# Stated exercise
Your task is to quote the listing below exactly, beginning with its first line and ending on the line bearing "INFANT_HEAD_DIAMETER = 0.0136".

#####

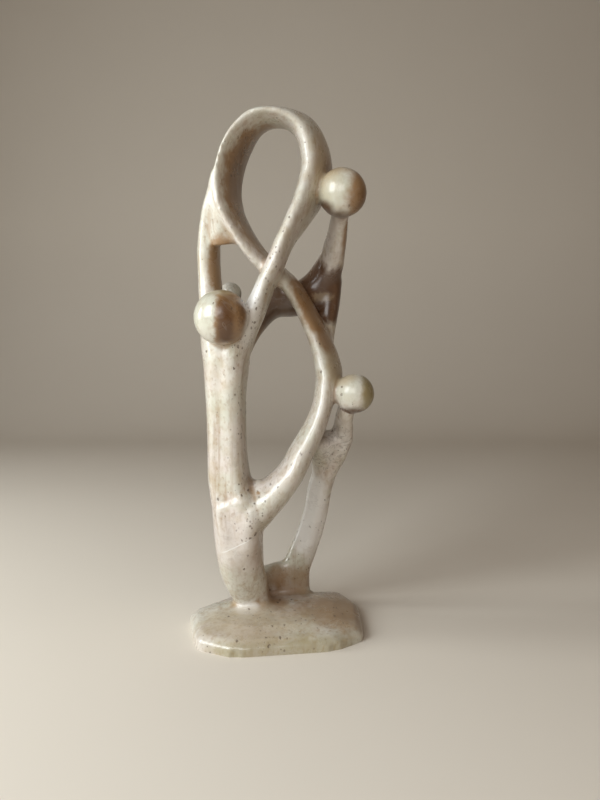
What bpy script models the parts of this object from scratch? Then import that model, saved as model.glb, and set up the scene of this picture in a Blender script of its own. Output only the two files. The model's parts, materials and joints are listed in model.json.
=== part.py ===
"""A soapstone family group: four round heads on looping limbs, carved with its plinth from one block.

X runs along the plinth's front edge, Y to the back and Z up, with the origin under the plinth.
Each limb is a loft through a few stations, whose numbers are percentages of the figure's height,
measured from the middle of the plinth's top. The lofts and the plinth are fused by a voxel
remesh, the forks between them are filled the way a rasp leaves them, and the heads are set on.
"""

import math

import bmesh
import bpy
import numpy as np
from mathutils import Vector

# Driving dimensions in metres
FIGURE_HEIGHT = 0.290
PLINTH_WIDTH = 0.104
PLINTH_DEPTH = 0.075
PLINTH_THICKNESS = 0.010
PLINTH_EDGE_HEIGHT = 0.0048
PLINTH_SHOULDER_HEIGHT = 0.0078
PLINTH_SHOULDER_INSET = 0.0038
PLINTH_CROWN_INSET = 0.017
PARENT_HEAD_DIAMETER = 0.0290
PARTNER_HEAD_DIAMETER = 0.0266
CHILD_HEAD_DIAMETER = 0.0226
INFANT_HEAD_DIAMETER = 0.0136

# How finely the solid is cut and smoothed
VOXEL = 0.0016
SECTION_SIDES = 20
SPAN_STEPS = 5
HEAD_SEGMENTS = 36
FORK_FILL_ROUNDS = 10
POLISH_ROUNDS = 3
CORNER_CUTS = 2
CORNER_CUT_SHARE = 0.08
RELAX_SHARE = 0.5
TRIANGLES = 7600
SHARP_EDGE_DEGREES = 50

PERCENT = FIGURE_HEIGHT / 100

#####

# Solved exercise
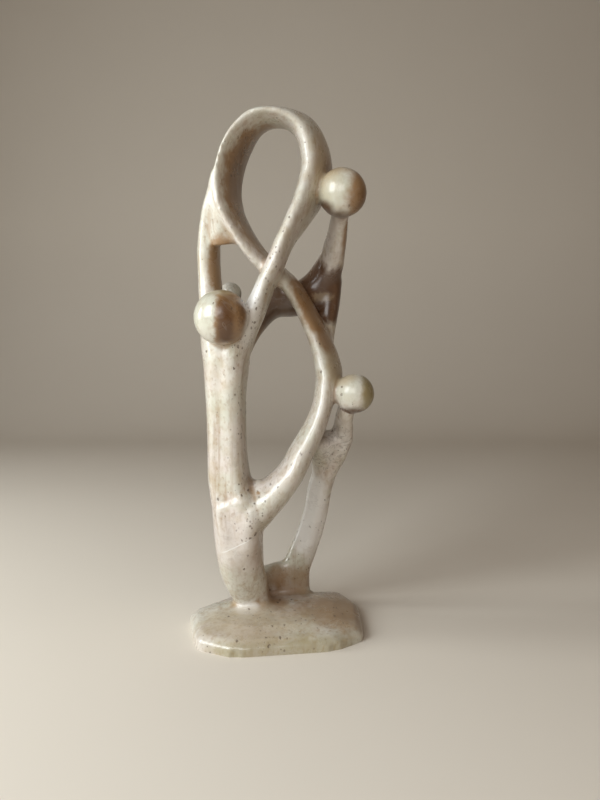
What bpy script models the parts of this object from scratch? Then import that model, saved as model.glb, and set up the scene of this picture in a Blender script of its own. Output only the two files. The model's parts, materials and joints are listed in model.json.
=== part.py ===
"""A soapstone family group: four round heads on looping limbs, carved with its plinth from one block.

X runs along the plinth's front edge, Y to the back and Z up, with the origin under the plinth.
Each limb is a loft through a few stations, whose numbers are percentages of the figure's height,
measured from the middle of the plinth's top. The lofts and the plinth are fused by a voxel
remesh, the forks between them are filled the way a rasp leaves them, and the heads are set on.
"""

import math

import bmesh
import bpy
import numpy as np
from mathutils import Vector

# Driving dimensions in metres
FIGURE_HEIGHT = 0.290
PLINTH_WIDTH = 0.104
PLINTH_DEPTH = 0.075
PLINTH_THICKNESS = 0.010
PLINTH_EDGE_HEIGHT = 0.0048
PLINTH_SHOULDER_HEIGHT = 0.0078
PLINTH_SHOULDER_INSET = 0.0038
PLINTH_CROWN_INSET = 0.017
PARENT_HEAD_DIAMETER = 0.0290
PARTNER_HEAD_DIAMETER = 0.0266
CHILD_HEAD_DIAMETER = 0.0226
INFANT_HEAD_DIAMETER = 0.0136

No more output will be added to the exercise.